>>>>>

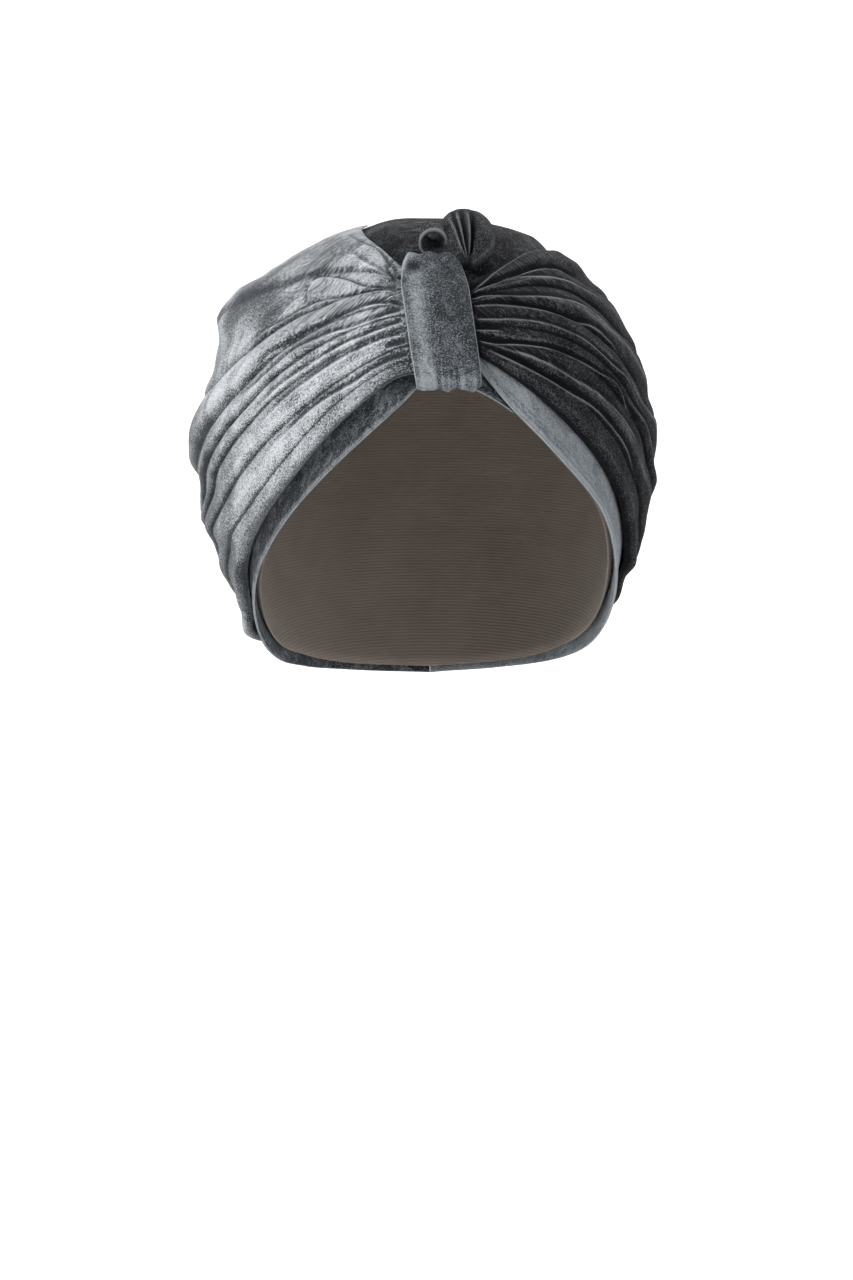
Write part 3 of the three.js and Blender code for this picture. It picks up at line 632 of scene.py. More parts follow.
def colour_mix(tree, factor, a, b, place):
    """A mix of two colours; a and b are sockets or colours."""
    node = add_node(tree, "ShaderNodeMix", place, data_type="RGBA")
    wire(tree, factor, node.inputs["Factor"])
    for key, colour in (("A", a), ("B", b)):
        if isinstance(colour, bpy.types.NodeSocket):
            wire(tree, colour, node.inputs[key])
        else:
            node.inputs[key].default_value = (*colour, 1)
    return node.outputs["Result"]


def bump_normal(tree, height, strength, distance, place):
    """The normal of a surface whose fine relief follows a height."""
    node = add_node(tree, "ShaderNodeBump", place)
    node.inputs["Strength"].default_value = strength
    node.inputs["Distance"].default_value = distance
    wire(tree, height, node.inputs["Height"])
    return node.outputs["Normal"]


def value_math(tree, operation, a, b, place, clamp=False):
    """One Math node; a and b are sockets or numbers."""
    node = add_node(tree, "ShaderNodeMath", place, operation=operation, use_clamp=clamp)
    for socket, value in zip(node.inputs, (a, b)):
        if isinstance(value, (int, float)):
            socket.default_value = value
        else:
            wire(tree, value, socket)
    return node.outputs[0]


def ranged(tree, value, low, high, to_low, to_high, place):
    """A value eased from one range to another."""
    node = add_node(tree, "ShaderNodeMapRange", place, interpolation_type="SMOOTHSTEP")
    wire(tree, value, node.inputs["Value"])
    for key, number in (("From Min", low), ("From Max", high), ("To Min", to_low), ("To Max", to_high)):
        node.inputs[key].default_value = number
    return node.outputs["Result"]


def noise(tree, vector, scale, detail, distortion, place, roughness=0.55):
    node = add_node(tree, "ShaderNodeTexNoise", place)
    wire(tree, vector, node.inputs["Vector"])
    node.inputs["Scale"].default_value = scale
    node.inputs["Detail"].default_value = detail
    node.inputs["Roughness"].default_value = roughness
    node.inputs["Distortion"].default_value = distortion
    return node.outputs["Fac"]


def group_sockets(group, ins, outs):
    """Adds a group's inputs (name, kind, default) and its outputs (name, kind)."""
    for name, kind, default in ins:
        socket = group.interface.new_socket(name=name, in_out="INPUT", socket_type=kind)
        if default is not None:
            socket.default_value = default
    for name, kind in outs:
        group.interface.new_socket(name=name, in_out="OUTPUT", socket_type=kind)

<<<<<

■ Set exercise: Write down the full listing again, exactly.

■ Exercise answer:
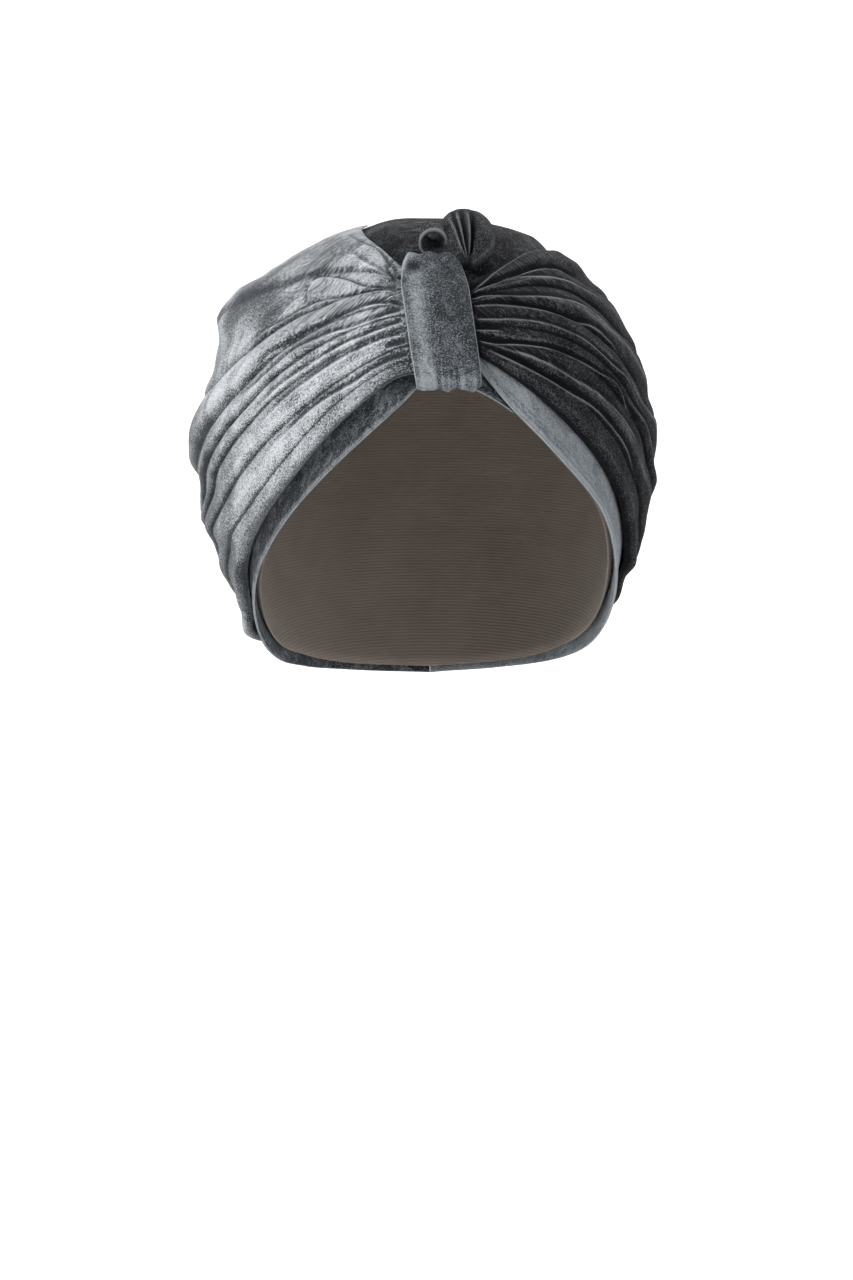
Write part 3 of the three.js and Blender code for this picture. It picks up at line 632 of scene.py. More parts follow.
def colour_mix(tree, factor, a, b, place):
    """A mix of two colours; a and b are sockets or colours."""
    node = add_node(tree, "ShaderNodeMix", place, data_type="RGBA")
    wire(tree, factor, node.inputs["Factor"])
    for key, colour in (("A", a), ("B", b)):
        if isinstance(colour, bpy.types.NodeSocket):
            wire(tree, colour, node.inputs[key])
        else:
            node.inputs[key].default_value = (*colour, 1)
    return node.outputs["Result"]


def bump_normal(tree, height, strength, distance, place):
    """The normal of a surface whose fine relief follows a height."""
    node = add_node(tree, "ShaderNodeBump", place)
    node.inputs["Strength"].default_value = strength
    node.inputs["Distance"].default_value = distance
    wire(tree, height, node.inputs["Height"])
    return node.outputs["Normal"]


def value_math(tree, operation, a, b, place, clamp=False):
    """One Math node; a and b are sockets or numbers."""
    node = add_node(tree, "ShaderNodeMath", place, operation=operation, use_clamp=clamp)
    for socket, value in zip(node.inputs, (a, b)):
        if isinstance(value, (int, float)):
            socket.default_value = value
        else:
            wire(tree, value, socket)
    return node.outputs[0]


def ranged(tree, value, low, high, to_low, to_high, place):
    """A value eased from one range to another."""
    node = add_node(tree, "ShaderNodeMapRange", place, interpolation_type="SMOOTHSTEP")
    wire(tree, value, node.inputs["Value"])
    for key, number in (("From Min", low), ("From Max", high), ("To Min", to_low), ("To Max", to_high)):
        node.inputs[key].default_value = number
    return node.outputs["Result"]


def noise(tree, vector, scale, detail, distortion, place, roughness=0.55):
    node = add_node(tree, "ShaderNodeTexNoise", place)
    wire(tree, vector, node.inputs["Vector"])
    node.inputs["Scale"].default_value = scale
    node.inputs["Detail"].default_value = detail
    node.inputs["Roughness"].default_value = roughness
    node.inputs["Distortion"].default_value = distortion
    return node.outputs["Fac"]


def group_sockets(group, ins, outs):
    """Adds a group's inputs (name, kind, default) and its outputs (name, kind)."""
    for name, kind, default in ins:
        socket = group.interface.new_socket(name=name, in_out="INPUT", socket_type=kind)
        if default is not None:
            socket.default_value = default
    for name, kind in outs:
        group.interface.new_socket(name=name, in_out="OUTPUT", socket_type=kind)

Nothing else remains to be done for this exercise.